Intentional mixing: you load a reference, identify specific qualities you want your mix to share (vocal clarity, low-end weight, stereo width, dynamic range), make targeted moves toward those qualities, and A/B frequently to check your progress.

The difference isn’t talent. It’s method. Intentional mixing gives you a feedback loop. Hope mixing gives you fatigue.

Where to Source References

Use lossless files when possible — streaming quality (especially at lower bitrate tiers) can subtly alter the frequency balance. If you own the album, use the file from your library. If you’re streaming, at least use the highest quality tier available.
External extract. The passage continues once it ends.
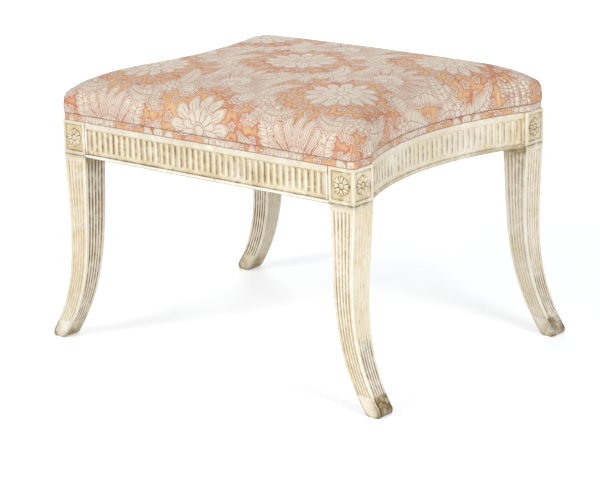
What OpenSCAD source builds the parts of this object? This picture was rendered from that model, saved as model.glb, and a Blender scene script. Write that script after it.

Avoid using references from radically different eras without understanding the mastering conventions of those periods. A track mastered in 1975 has very different dynamics and frequency balance than one mastered in 2020. Both can be excellent — but comparing your modern mix to a 1970s reference without accounting for that difference will send you in the wrong direction.

What to Practice

  1. Set up a reference bus. In your current project, import a reference track on a new audio track. Route its output directly to your monitors (bypassing the master bus). Pull its level down to match your mix. Practice switching between the two.
  2. Identify three qualities. A/B your mix against the reference and write down three specific differences. Not “it sounds better” — specific qualities like “their kick has more sub-bass presence” or “their vocal sits higher in the mix.” Address one of those three.
  3. Build a reference library. Start collecting 5-10 tracks in your primary genre that you consider well-produced. Keep them in a folder. Over time, this becomes your personal mixing compass.
  4. Try mixing without a reference, then with one. Spend 30 minutes mixing by ear alone. Then load a reference and A/B. Notice how quickly the reference reveals things you missed. That gap is what references are for.